Stuffed Red Peppers

Happy Friday, everyone! What are your weekend plans? I hope some yummy food is on your list. Being from the South, my specialty is Southern cuisine, but one of the satisfying things about cooking is that you never have to limit yourself. Bearing that in mind, I thought I would share this stuffed pepper recipe I served one evening when we were having a “Fiesta.” One of the fun things about preparing a meal is creating an excellent presentation – making it as attractive to the eye as it is to the palate. Few foods allow for this better than peppers. Give these a try, they are full-on flavor and beautiful when they’re plated. Have a wonderful weekend!

Stuffed Red Peppers

Servings: Makes 6 peppers

  • 6 red bell peppers
  • 1 lb. lean ground sirloin
  • 1 lb. pork sausage
  • 4 mushrooms, chopped
  • 1 1/2 cups frozen corn
  • 1 medium onion, chopped
  • 2 cloves garlic, minced
  • 2 tablespoons basil
  • 1 tablespoon oregano
  • 1 can (14.5 ounces) petite, diced tomatoes with juice
  • 1 can (14.5 ounces) fire-roasted, diced tomatoes with juice
  • 2 tablespoons concentrated tomato paste
  • 1/2 teaspoon red pepper flakes
  • kosher salt and freshly ground black pepper to taste
  • 1 1/2 cups cooked, long-grain rice
  • 1/4 cup chopped cilantro
  • 1 cup shredded Monterey Jack cheese

Brown the ground beef and sausage in a large frying pan over medium-high heat until cooked almost through. Add the mushrooms, corn, onion, and garlic, and cook until vegetables are softened. Stir in the diced tomatoes, tomato paste, basil, oregano, and red pepper flakes. Season with kosher salt and ground black pepper to taste, and cook for 15 to 20 minutes. Stir in cooked rice and chopped cilantro and cook another five minutes or until rice is warmed through.

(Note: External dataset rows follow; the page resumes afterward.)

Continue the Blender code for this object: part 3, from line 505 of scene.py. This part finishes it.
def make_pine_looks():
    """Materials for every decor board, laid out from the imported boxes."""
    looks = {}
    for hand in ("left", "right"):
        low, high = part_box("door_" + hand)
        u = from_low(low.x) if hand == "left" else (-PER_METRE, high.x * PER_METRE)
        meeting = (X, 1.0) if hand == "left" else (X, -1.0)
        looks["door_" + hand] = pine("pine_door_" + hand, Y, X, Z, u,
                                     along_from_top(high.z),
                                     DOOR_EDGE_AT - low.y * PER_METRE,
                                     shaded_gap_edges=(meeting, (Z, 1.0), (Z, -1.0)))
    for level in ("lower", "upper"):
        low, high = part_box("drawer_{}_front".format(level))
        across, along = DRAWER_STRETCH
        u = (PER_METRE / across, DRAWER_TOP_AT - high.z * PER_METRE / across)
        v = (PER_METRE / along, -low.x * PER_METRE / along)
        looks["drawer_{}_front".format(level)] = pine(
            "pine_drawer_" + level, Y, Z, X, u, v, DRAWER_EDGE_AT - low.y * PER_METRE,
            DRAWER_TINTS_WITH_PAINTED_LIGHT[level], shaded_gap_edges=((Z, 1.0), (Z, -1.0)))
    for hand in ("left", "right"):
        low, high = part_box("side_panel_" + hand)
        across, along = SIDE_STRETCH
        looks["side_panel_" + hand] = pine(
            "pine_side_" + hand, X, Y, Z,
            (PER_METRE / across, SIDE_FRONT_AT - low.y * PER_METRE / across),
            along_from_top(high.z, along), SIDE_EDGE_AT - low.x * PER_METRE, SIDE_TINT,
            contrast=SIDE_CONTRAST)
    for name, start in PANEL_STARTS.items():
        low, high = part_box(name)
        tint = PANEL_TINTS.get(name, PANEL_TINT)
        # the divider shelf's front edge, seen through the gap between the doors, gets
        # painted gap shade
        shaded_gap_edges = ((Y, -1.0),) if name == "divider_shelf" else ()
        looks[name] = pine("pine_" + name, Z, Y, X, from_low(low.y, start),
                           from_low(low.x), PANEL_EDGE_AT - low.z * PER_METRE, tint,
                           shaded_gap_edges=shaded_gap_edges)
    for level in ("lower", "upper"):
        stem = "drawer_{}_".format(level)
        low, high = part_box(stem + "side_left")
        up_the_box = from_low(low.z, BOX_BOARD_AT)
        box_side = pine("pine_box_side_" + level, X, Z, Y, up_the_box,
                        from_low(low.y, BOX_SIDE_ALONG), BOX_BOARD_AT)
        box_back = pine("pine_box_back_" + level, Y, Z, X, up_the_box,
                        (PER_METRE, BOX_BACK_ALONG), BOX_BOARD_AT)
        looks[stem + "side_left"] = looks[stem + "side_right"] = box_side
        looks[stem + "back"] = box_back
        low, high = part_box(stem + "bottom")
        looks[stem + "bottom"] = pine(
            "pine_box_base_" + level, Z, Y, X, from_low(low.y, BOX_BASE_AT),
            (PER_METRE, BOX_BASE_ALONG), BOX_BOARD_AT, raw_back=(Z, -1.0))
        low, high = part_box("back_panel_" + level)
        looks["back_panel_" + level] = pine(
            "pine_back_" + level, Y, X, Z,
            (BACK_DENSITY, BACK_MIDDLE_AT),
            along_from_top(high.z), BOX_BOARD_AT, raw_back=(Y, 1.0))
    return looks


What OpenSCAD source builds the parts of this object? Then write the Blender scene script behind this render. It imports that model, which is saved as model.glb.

Cut off tops of the peppers, spoon out the ribs and seeds, then rinse. Lightly brush some olive oil on the inside and outside of the peppers. Sprinkle the inside and outside of the peppers with kosher salt. Before adding stuffing mixture to the peppers, add a layer of Monterey Jack cheese to the bottom.

Fill the peppers to the top with hot meat and rice mixture and sprinkle with cheese. Transfer to the grill and cook for about 15 minutes or until the peppers become tender. Serve hot.